Justinian transferred the power in Rome to the Bishop of Rome, and worked to promote the growing power of the Papacy. This fulfilled a prophecy we will study later; “and the Dragon (here meaning Pagan Rome) gave him (the Papacy) his power, and his seat (city of Rome) and great authority.” Revelation 13:2
It is amazing how long and complicated historic events are told in a few words in the prophecies.
“And the ten horns out of this kingdom are ten kings that shall arise: and another shall rise after them; and he shall be diverse from the first, and he shall subdue three kings.” Daniel 7:24
Just a quick look at how Daniel fits in with Revelation; they are really one prophetic whole, although they are written centuries apart.

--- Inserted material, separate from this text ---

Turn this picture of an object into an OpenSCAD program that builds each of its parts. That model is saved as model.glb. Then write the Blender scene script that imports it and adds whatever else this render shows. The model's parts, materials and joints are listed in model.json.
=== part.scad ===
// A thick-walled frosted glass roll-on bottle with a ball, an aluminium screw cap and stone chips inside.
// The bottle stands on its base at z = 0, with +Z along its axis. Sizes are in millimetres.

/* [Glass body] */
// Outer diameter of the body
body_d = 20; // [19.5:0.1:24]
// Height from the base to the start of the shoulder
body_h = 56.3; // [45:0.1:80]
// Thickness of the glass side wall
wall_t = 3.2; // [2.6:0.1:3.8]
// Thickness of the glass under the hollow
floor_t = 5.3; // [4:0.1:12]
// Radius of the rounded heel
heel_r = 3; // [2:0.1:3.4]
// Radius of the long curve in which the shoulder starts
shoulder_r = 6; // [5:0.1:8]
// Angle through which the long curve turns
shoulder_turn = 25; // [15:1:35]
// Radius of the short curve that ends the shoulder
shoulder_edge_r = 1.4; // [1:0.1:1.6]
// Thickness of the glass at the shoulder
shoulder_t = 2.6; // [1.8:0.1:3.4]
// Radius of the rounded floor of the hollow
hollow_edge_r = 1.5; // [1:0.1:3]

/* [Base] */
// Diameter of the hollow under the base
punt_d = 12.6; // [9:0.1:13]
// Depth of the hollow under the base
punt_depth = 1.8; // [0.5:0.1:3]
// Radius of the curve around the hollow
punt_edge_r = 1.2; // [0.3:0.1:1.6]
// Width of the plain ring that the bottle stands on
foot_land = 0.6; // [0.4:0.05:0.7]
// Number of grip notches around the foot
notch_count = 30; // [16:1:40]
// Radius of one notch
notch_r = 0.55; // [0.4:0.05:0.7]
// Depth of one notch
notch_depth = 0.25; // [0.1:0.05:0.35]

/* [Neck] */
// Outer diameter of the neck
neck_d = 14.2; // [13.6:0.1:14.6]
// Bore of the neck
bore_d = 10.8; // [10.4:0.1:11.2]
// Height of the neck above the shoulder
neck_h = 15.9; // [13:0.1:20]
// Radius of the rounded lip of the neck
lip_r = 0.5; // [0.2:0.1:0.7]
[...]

The prophecy said that Rome would be divided into ten parts. It was not going to be conquered by another world kingdom, and that is just what happened. But at first when the Roman Empire began to collapse, there were more than ten ‘kings’ attacking it. There were eighteen. But during the time of the first three Trumpets, some disappeared, moved away, joined with other nations, or were wiped out, until only ten remained.
From the northern to the southern limits of the Western Empire, these
ten, as they stood in 476 at the extinction of the Empire, were as
follows:
1. The Angles and Saxons in Britain.
2. The Franks in all Gaul (France).
3. The Alemanni in North Switzerland.
4. The Burgundians in west Switzerland and southeast Gaul.

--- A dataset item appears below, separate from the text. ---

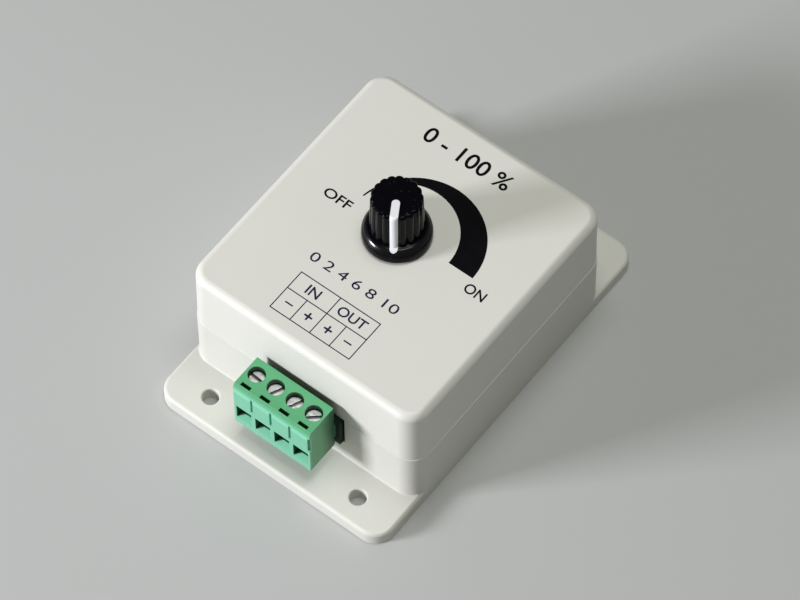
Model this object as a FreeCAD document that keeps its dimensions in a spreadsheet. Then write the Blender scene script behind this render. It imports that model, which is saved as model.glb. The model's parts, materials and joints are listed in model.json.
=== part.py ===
import FreeCAD, Part
import Sketcher
import math
import os
import re
from FreeCAD import Placement, Rotation, Vector

# Light dimmer in a flanged two part case, in millimetres.
# X runs right as seen from the terminals, Y runs to the back, Z runs up.
# The origin is the centre of the underside.

os.makedirs("parts", exist_ok=True)
doc = FreeCAD.newDocument("LightDimmer")
sheet = doc.addObject("Spreadsheet::Sheet", "Sizes")

SIZES = {
    # Case
    "case_wide": 61.0,
    "case_long": 66.5,
    "case_tall": 35.2,
    "case_corner": 4.7,
    "seam_level": 18.2,
    "wall": 2.2,
    "floor_thick": 2.4,
    "lid_thick": 2.2,
    "lid_taper": 1.0,
    "lid_round": 1.8,
    "seam_break": 0.25,
    "flange_reach": 12.25,
    "flange_thick": 3.5,
    "flange_round": 0.9,
    "mount_inset": 10.5,
    "mount_reach": 6.25,
    "mount_hole": 3.8,
    "lip_tall": 1.2,
    "lip_thick": 1.0,
    "lip_gap": 0.15,
    # Case screws and their posts
    "post_inset": 5.9,
    "post_across": 7.0,
    "screw_core": 2.9,
    "screw_slack": 0.35,
    "screw_head": 5.5,
    "screw_head_tall": 1.9,
    "screw_sink": 3.2,
    "screw_bite": 7.0,
    "head_slack": 0.4,
    # Cross drives, as shares of the screw's head
    "cross_long_share": 0.64,
    "cross_wide_share": 0.14,
    "cross_deep_share": 0.5,
    # Circuit board
    "board_top": 9.5,
    "board_thick": 1.6,
    "board_gap": 0.5,
    "post_gap": 0.5,
    "board_screw_side": 4.3,
    "board_screw_end": 13.05,
    "board_post": 6.0,
    "board_screw_core": 2.2,
    "board_screw_head": 4.6,
    "board_screw_head_tall": 1.6,
    "board_screw_bite": 4.0,
    "lead_slack": 0.2,
    # Terminal plug, its reaches taken from the case's front and its heights from its foot
    "pitch": 5.08,
    "plug_reach": 9.71,
    "shoulder_reach": 1.47,
    "plug_drop": 0.63,
    "plug_tall": 15.13,
    "plug_bevel_drop": 1.4,
    "plug_bevel_deep": 0.6,
    "screw_inset": 4.86,
    "screw_hole": 3.9,
    "entry_wide": 4.0,
    "entry_rise": 2.13,
    "entry_tall": 4.5,
    "probe_wide": 2.5,
    "probe_long": 0.9,
    "probe_inset": 1.26,
    "probe_deep": 2.5,
    "groove_wide": 0.58,
    "groove_rise": 8.03,
    "groove_tall": 5.1,
    "groove_deep": 0.6,
    "nose_wide": 19.9,
    "nose_rise": 1.5,
    "nose_tall": 6.2,
    "chamber_wide": 4.6,
    "chamber_deep": 4.2,
    "chamber_rise": 1.33,
    "chamber_roof": 3.0,
    "duct_wide": 2.6,
    "duct_rise": 1.4,
    "duct_tall": 3.8,
    # Terminal screws, clamps and contacts
    "clamp_screw_head": 3.7,
    "clamp_screw_head_tall": 1.2,
    "clamp_screw_depth": 1.7,
    "clamp_screw_core": 2.4,
    "clamp_slot": 0.6,
    "clamp_slot_deep": 0.6,
    "bar_rise": 4.2,
    "bar_thick": 0.8,
    "bar_wide": 2.2,
    "tip_gap": 0.08,
    "thread_gap": 0.06,
    "cage_wide": 4.0,
    "cage_wall": 0.5,
    "cage_nut": 1.0,
    "move_gap": 0.3,
    "pin_thick": 1.0,
    "pin_rise": 3.05,
    "pin_reach": 8.18,
    "pin_stand": 2.32,
    "pin_tail": 1.6,
    "leaf_gap": 0.05,
    "leaf_thick": 0.3,
    "leaf_tall": 2.3,
    "leaf_short": 1.08,
    "web_thick": 1.0,
    # Header
    "header_wide": 22.8,
    "header_long": 12.0,
    "header_tall": 8.5,
    "header_wall": 1.15,
    "header_back": 2.4,
    "notch_gap": 0.3,
    # Potentiometer
    "pot_x": -1.2,
    "pot_y": 1.6,
    "bushing": 7.0,
    "bushing_slack": 0.2,
    "bushing_rise": 3.7,
    "shaft": 6.0,
    "shaft_gap": 0.05,
    "shaft_flat": 1.4,
    "flat_gap": 1.0,
    "plate_thick": 1.2,
    "can_across": 16.5,
    "can_tall": 7.6,
    "can_wall": 0.4,
    "wafer_thick": 1.4,
    "tongue_wide": 11.0,
    "tongue_long": 3.2,
    "wiper_across": 13.0,
    "wiper_thick": 2.0,
    "wiper_spring": 0.9,
    "track_across": 8.7,
    "finger_wide": 0.9,
    "finger_long": 1.8,
    "finger_gap": 0.1,
    "lug_wide": 1.6,
    "lug_thick": 0.4,
    "lug_pitch": 4.0,
    "wire_across": 1.2,
    "key_wide": 2.4,
    "key_thick": 1.0,
    "key_tall": 1.4,
    "key_offset": 6.4,
    "washer_across": 10.6,
    "washer_thick": 0.5,
    "nut_flats": 9.0,
    "nut_thick": 2.0,
    # Knob
    "knob_gap": 0.6,
    "knob_top": 49.8,
    "skirt_across": 15.2,
    "skirt_rim": 1.0,
    "skirt_tall": 3.4,
    "skirt_lap": 0.3,
    "dome_out_share": 0.72,
    "dome_up_share": 0.62,
    "body_low_across": 12.0,
    "body_top_across": 11.2,
    "flute_count": 18.0,
    "flute_deep": 0.42,
    "knob_round": 0.7,
    "knob_roof": 1.7,
    "knob_recess": 11.2,
    "knob_recess_tall": 2.5,
    "pointer_wide": 1.75,
    "pointer_start": 0.75,
    "pointer_end": 7.0,
    "pointer_proud": 0.12,
    "pointer_deep": 0.5,
    "pointer_angle": -59.0,
    # Power transistor and heat sink
    "sink_side": 2.1,
    "sink_end": 1.55,
    "sink_wide": 16.0,
    "sink_plate": 2.0,
    "sink_reach": 8.0,
    "sink_tall": 20.0,
    "fin_thick": 1.0,
    "fin_pitch": 3.75,
    "tab_wide": 10.2,
    "tab_thick": 1.3,
    "tab_tall": 15.6,
    "tab_rise": 4.0,
    "package_tall": 9.2,
    "package_thick": 3.3,
    "tab_screw": 3.0,
    "tab_screw_head": 5.6,
    "tab_screw_head_tall": 1.8,
    "tab_screw_slot": 0.6,
    "tab_screw_reach": 1.0,
    "lead_pitch": 2.54,
    "lead_wide": 0.8,
    "lead_thick": 0.5,
    "tail": 1.2,
    # Capacitors
    "main_cap_side": 1.6,
    "main_cap_end": 5.55,
    "main_cap_across": 10.0,
    "main_cap_tall": 20.0,
    "small_cap_side": 16.5,
    "small_cap_end": 22.25,
    "small_cap_across": 5.0,
    "small_cap_tall": 11.0,
    "can_lead": 0.6,
    "can_lead_pitch": 5.0,
    "small_lead_pitch": 2.0,
    "bead_deep": 0.35,
    "bead_round": 0.7,
    "bead_rise": 2.2,
    "cap_edge": 0.6,
    # Chip
    "chip_side": 12.5,
    "chip_y": 2.0,
    "chip_wide": 6.4,
    "chip_long": 9.6,
    "chip_thick": 3.3,
    "chip_rise": 0.6,
    "chip_dent": 1.2,
    "chip_dent_deep": 0.6,
    "leg_span": 7.62,
    "leg_wide": 0.5,
    "leg_thick": 0.28,
    # Resistors, diode and film capacitors
    "resistor_side": 7.5,
    "resistor_behind": 10.5,
    "resistor_step": 3.6,
    "resistor_across": 2.4,
    "resistor_long": 6.3,
    "resistor_span": 10.16,
    "resistor_lead": 0.6,
    "resistor_rise": 0.4,
    "diode_side": 18.5,
    "diode_end": 16.75,
    "diode_across": 5.2,
    "diode_long": 9.0,
    "diode_span": 15.0,
    "diode_lead": 1.2,
    "film_side": 13.0,
    "film_y": 7.0,
    "film_step": 4.6,
    "film_wide": 7.2,
    "film_thick": 2.6,
    "film_tall": 6.5,
}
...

5. The Visigoths in southwest Gaul and Spain.
6. The Suevi in that part of Spain which is now Portugal.
7. The Ostrogoths in what is now Austria.
8. The Lombards in Noricum
9. The Heruli in Italy.
10. The Vandals in North Africa, with capital at Carthage.
Now before Papal Rome could fully get its power, three of these nations had to be ‘plucked up by the roots’. The three that were removed were the Vandals, the Ostrogoths and the Heruli. They were destroyed by 538 AD and the Papacy then ruled where the Caesars had ruled before.
Bible prophecy always comes true, exactly.
“And I beheld, and heard an angel flying through the midst of heaven, saying with a loud voice, Woe, woe, woe, to the inhabiters of the earth by reason of the other voices of the trumpet of the three angels, which are yet to sound.” Revelation 8:13
This is letting us know that however bad the first four trumpet-scourges were, the last three were to be much worse.